The Navy hired Alderman to perform renovations on a building at Camp Lejeune in March of 2009. But when it was time to start the work, the building was still occupied because there was no alternative space prepared for the tenants. The Navy repeatedly delayed the start date for the work for indefinite periods of time while it attempted to empty the building. The contracting officer acknowledged that these were Government-caused delays and stated his intent to issue a contract modification extending the contract completion date. However, he did not actually issue the modification until August of 2010, 17 months after contract award. During much of this period, Alderman’s subcontractor kept its forces on standby, ready to begin performance as soon as the Navy made the building available.
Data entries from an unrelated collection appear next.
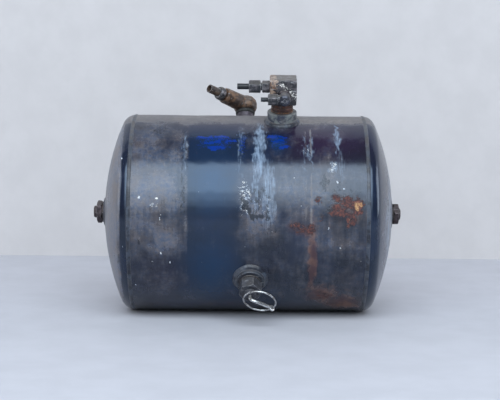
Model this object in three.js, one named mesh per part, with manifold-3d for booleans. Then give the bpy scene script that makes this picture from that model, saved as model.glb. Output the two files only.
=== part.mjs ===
// Compressed-air receiver tank of a truck brake system, as taken off the vehicle.
// Millimetres, +Z up. The tank lies on its side with its axis along X; -Y is the side with the drain valve.
// The origin is on the lowest flat of the shell, under the middle of the tank.
import * as THREE from "three";
import { mergeVertices } from "three/addons/utils/BufferGeometryUtils.js";
import Module from "manifold-3d";

const wasm = await Module();
wasm.setup();

// ---- Driving dimensions -------------------------------------------------------------------
const GAP = 0.3; // clearance that touching pieces keep

// Pressure vessel
const TANK_RADIUS = 138; // 276 mm outside diameter
const TANK_WALL = 3;
const SEAM_X = 159; // half the distance between the two girth welds
const HEAD_DEPTH = 43; // seam to crown
const CROWN_RADIUS = 318;
const KNUCKLE_RADIUS = 18;
const SHELL_FACETS = 48;
const HEAD_FACETS = 47; // odd, so that no two facets of a head face each other squarely
const HEAD_START = Math.PI / 2 + Math.PI / HEAD_FACETS; // puts one flat at the bottom
const AXIS_HEIGHT = TANK_RADIUS * Math.cos(Math.PI / SHELL_FACETS);
const GIRTH_WELD_WIDTH = 4.4;
const HEAD_SKIRT = 10; // flange of each head that slips into the shell
const WELD_BEVEL = 0.5; // slope of the edge that each head turns to its girth weld

// Port positions: place along the tank, and turn of the port axis about X from straight up
const MANIFOLD_PORT = { x: 45, turn: 17, bossRadius: 20.1, bossHeight: 14.5 };
const ELBOW_PORT = { x: -5.8, turn: -30, bossRadius: 17, bossHeight: 8 };
const DRAIN_PORT = { x: 3.2, turn: 124, bossRadius: 19.6, bossHeight: 8.4 };
const PORT_THREAD_RADIUS = 10.7; // M22 x 1.5
const PORT_BORE_RADIUS = PORT_THREAD_RADIUS + 0.5;
const BOSS_ROOT = 8; // how far each boss reaches inside the surface
const SEAL_THICKNESS = 1.5;

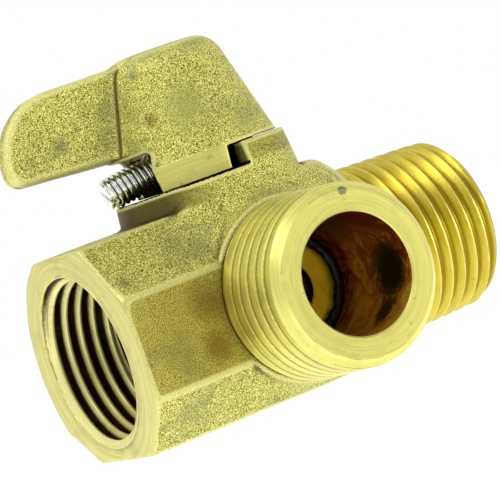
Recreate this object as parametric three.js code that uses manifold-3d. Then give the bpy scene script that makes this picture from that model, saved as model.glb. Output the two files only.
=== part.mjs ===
// Three-port quarter-turn brass valve, 1/2 inch, with a lever handle.
// Millimetres. The origin is where the three passages cross. X runs along the pipe with the
// female port at -X, the branch port leaves along -Y, and Z is the axis of the stem.
import * as THREE from "three";
import { mergeVertices } from "three/addons/utils/BufferGeometryUtils.js";
import Module from "manifold-3d";

const wasm = await Module();
wasm.setup();
const { Manifold, Mesh } = wasm;

// ---- driving dimensions -------------------------------------------------------------------
const SEGMENTS = 40; // facets round the large turned surfaces
const FINE_SEGMENTS = 24; // facets round the small ones
const OVERRUN = 2; // how far a cutting solid runs past the surface it opens
const GAP = 0.3; // clearance between touching pieces
const SWEEP = 14; // reach of the cutting wedges, beyond everything round the stem
const DEG = Math.PI / 180;

// 1/2 inch pipe threads: 14 threads an inch, taper 1 in 16 on the diameter of the male ones
const PITCH = 25.4 / 14;
const THREAD_DEPTH = 1.16;
const TAPER = 1 / 32; // on the radius
const MALE_END_CREST_R = 10.22;
const FEMALE_MINOR_R = 9.32;
const MALE_CHAMFER_R = 9.26;
const MALE_CHAMFER_LENGTH = 1;
const NECK_R = 10.3; // plain neck behind a male thread
const NECK_OVERLAP = 0.1;

// body
const BODY_FLATS = 27.9; // across the upright and the slanting flats of the octagon
const BODY_TOP_Z = 12.5; // its top and bottom flats lie closer to the pipe's axis
const BODY_BOTTOM_Z = -11.7;
const FEMALE_FACE_X = -21.7;
const FEMALE_CHAMFER_R = 13.6;
const CHAMFER_SLOPE = Math.tan(30 * DEG);
const SHOULDER_X = [9, 12.6, 14];
const SHOULDER_R = [15.3, 12.9, 10.9];
const MALE_END_X = 29.3;
const BRANCH_END_Y = 26.3; // distance from the pipe axis
const BRANCH_ROOT_Y = 14;
const BRANCH_BOSS_R = 10.75; // cast root of the branch, turned back a little below the flat
const BRANCH_BOSS_Y = 13.64;
const COLLAR_ROOT_R = 9; // where the collar dies into the barrel
const COLLAR_BASE_Z = 10;
const COLLAR_DRAFT = 0.104; // radius lost for each millimetre of height
const COLLAR_R_AT_DECK = 10.77;
const DECK_Z = 14.95; // floor that the handle sweeps over
const STOP_TOP_Z = 17.6;
const STOP_INNER_R = 7.2;
const STOP_HALF_ANGLE = 41.5;
const STOP_CENTRE_ANGLE = -45;

// passages
const MOUTH_R = 10.1;
const FEMALE_THREAD_END_X = -12.7;
const THREAD_RUNOUT = 1;
const RETAINER_BORE_R = 9;
const CHAMBER_R = 8.6;
const SEAT_PORT_R = 5;
const MALE_BORE_R = 6.8;
const MALE_BORE_START_X = 11;
const BRANCH_BORE_R = 6.78;
const BRANCH_WEB_Y = 10.6;
const BRANCH_PORT_R = 3;

// inner pieces
const BALL_R = 8.25;
const BALL_SIDE_PORT_R = 3.4;
const SEAT_OUTER_R = 8.3;
const SEAT_BORE_R = 5.2;
const SEAT_THIN_X = 5.44; // where the seat's rim faces the ball
const RETAINER_X = [-12.4, -8.7];
const RETAINER_CHAMFER = 0.4;
const RETAINER_SOCKET_R = 6; // to the corners of the hexagon
const STEM_BORE_R = 4.1;
const STEM_R = 3.9;
const STEM_TOP_R = 3.5;
const STEM_FLAT_X = -2.9;
const STEM_FLAT_BOTTOM_Z = 15.8;
const STEM_NECK_Z = 14.75;
const STEM_TOP_Z = 26.5;
const STEM_CHAMFER = 0.5;
const SHOULDER_BORE_R = 5.4;
const SHOULDER_CEILING_Z = 10.8;
const STEM_SHOULDER_R = 5.1;
const STEM_SHOULDER_Z = [8.8, 9.5];
const WASHER_Z = [9.7, 10.5];
const WASHER_INNER_R = 4.2;
const TANG_WIDTH = 2.6;
const TANG_LENGTH = 6.8;
const TANG_BOTTOM_Z = 6.3;
const SLOT_WIDTH = 3.2;
const SLOT_BOTTOM_Z = 6;
const O_RING_Z = [11.95, 13.75];
const O_RING_GROOVE_R = 2.8;
const O_RING_GROOVE_WIDTH = 1.3;
const O_RING_MID_R = 3.45;
const O_RING_SECTION_R = 0.5;
const GASKET_Y = [10.8, 11.7]; // distance from the pipe axis
const GASKET_R = [5.6, 6.58];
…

Alderman submitted a claim on behalf of its subcontractor seeking unabsorbed home office overhead under the Eichleay formula. The Eichleay formula is a long-standing legal doctrine that allows contractors to recover their home office costs (which are not usually allocable or allowable on federal contracts) when the Government unreasonably delays a contract for an indefinite period of time, and requires the contractor to remain on standby while it waits. In this case, it was clear that the Government’s delays were both unreasonable and for indefinite periods of time. But the Government argued that it had never directed Alderman to keep its subcontractor on standby during the delays, and that the subcontractor had no right to recover home office overhead.

The Board rejected the Government’s defense, holding that Alderman’s subcontractor “kept its work force on standby chiefly because of the threat of liquidated damages and because of the absence of a time extension.” In other words, the Board held that the Government’s failure to issue a timely contract modification forced the subcontractor to remain on standby while it waited. Because the subcontractor was on standby, it was entitled to recover its home office expenses incurred while waiting for the Government to start the work.

Prosecuting a claim for Eichleay damages can be challenging, and is highly dependent on the facts of the case. However, the Board’s holding that the Government’s failure to issue a timely modification for a contract time extension is effectively the same as an order to remain on standby may make it possible for far more contractors to recover such damages in the future. It may also open the door for other types of claims based on the Government’s failure to issue timely modifications. Most importantly, it may pressure contracting officers to issue time extension modifications as delays occur, rather than putting them off for a year or more.